Lists can be public or private. People can view and follow your public lists, but private lists are only available to you.
Example uses: I have lists for analysts and competitors — yes, I follow them too. This way I can quickly see a focused group of people to see what they are talking about.
3. Tweet like a pro – Hootsuite and other tools
How do you manage all of the updates if you are following thousands of people? Short answer is: you don’t. Instead you use specialized software that allows you to better manage lists and the people you follow.
I used Hootsuite (hootsuite.com). This is one of many tools that allows you to more effectively manage Twitter. With Hootsuite you can manage multiple Twitter accounts as well as other social media, such as Facebook, create different views and filters for content, and there are a number of other tools for controlling how you consume the Tweet-stream.
One of my favorite features about Hootsuite? Scheduled updates: the ability to schedule when your tweet gets published.
4. Re-tweeting and Commenting
Re-tweeting content is one of the ways that Twitter enables information to spread quickly.
For example, when Joe says:
“Here is a really good analysis of ABC”
you can re-tweet that:
“RT @Joe Here is a really good analysis of ABC”

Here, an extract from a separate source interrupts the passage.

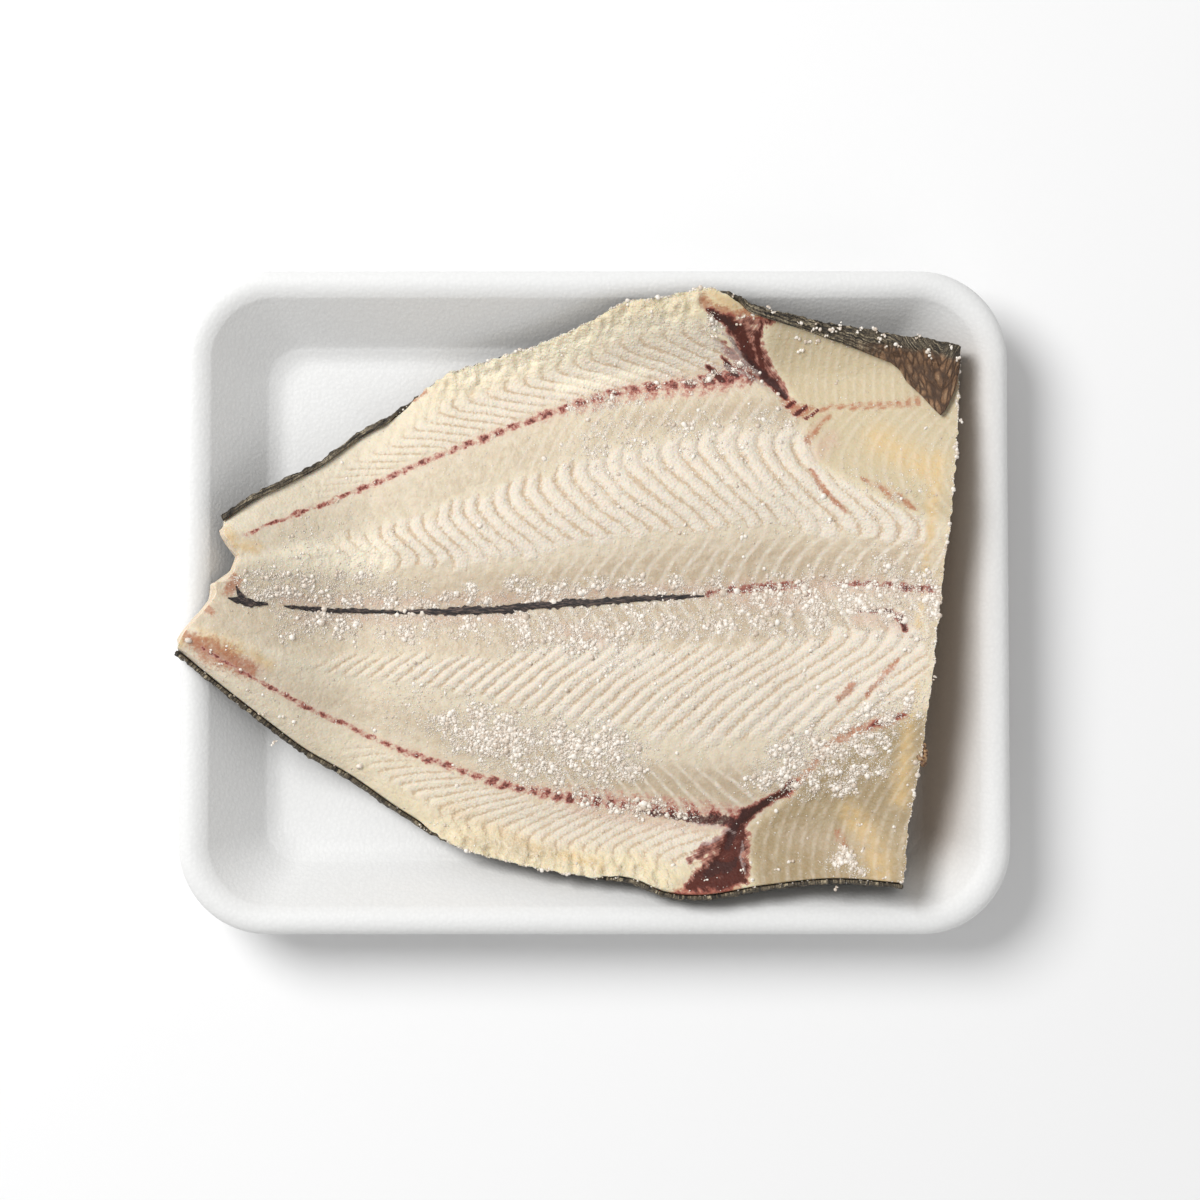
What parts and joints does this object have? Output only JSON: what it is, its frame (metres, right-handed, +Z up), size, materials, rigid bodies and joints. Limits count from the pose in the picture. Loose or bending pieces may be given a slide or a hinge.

This is important because Joe will get notified that you re-tweeted him. People like to know they are being read and their information is being valued. Re-tweeting is an important component of Twitter as you can also re-tweet people that you don’t necessarily follow or that don’t necessarily follow you.
When you re-tweet someone you are essentially re-broadcasting what they said to your followers.
In addition to re-tweeting, you should also add commentary on other people’s tweets. For example:
“@Amy has a really good analysis of ABC http://abc“
This is important because Amy will get notified that you mentioned her, similar to a re-tweet.
5. Repeat yourself
Twitter content is in-the-moment and people typically aren’t going back in time to see what you’ve posted. For important content I will tweet a message multiple times at different times of the day. For example, 4-6 AM CST to target Europe, 10-12 AM to target East/Central timezones, 4-6 PM to target West coast timezones. I will not repeat content the same day but will spread it out over a week.
Again, tools such as Hootsuite, makes this really easy as it allows you to schedule tweets. I’ll spend an hour each week scheduling out tweets over the upcoming weeks.
6. Help your content get found: Hashtags
When you tweet something your effective reach / audience is your follower list. If you use a hashtag (the right ones) you are broadening the scope of who sees your content.
For example, let’s say you are in the marketing industry. People in this industry may use the hashtag #marketing in their tweets. People will follow this hashtags much like they follow a person. So while re-tweeting and commenting is people focused, hashtags are a tool you can use to reach an even broader audience.
7. Content length is important
Twitter posts can be up to 140 characters, but if someone re-tweets you it adds the text “RT ” plus their Twitter handle.
For example this Tweet is 136 characters:
“Telligent’s social business platform helps customers build world class communities to better support their customers http://ow.ly/8EKC3“
If someone re-tweeted it, then end get cut off:
“RT @robhoward Telligent’s social business platform helps customers build world class communities to better support their customers http://ow“
This would have been a better tweet using only 94 characters:
“Telligent’s #socbiz platform helps customers build world class communities http://ow.ly/8EKC3“
Always try and write tweets like headlines. Small, compact, and designed so that someone can re-tweet the full content. Typically I’m trying to use ~90 characters to make room for re-tweets.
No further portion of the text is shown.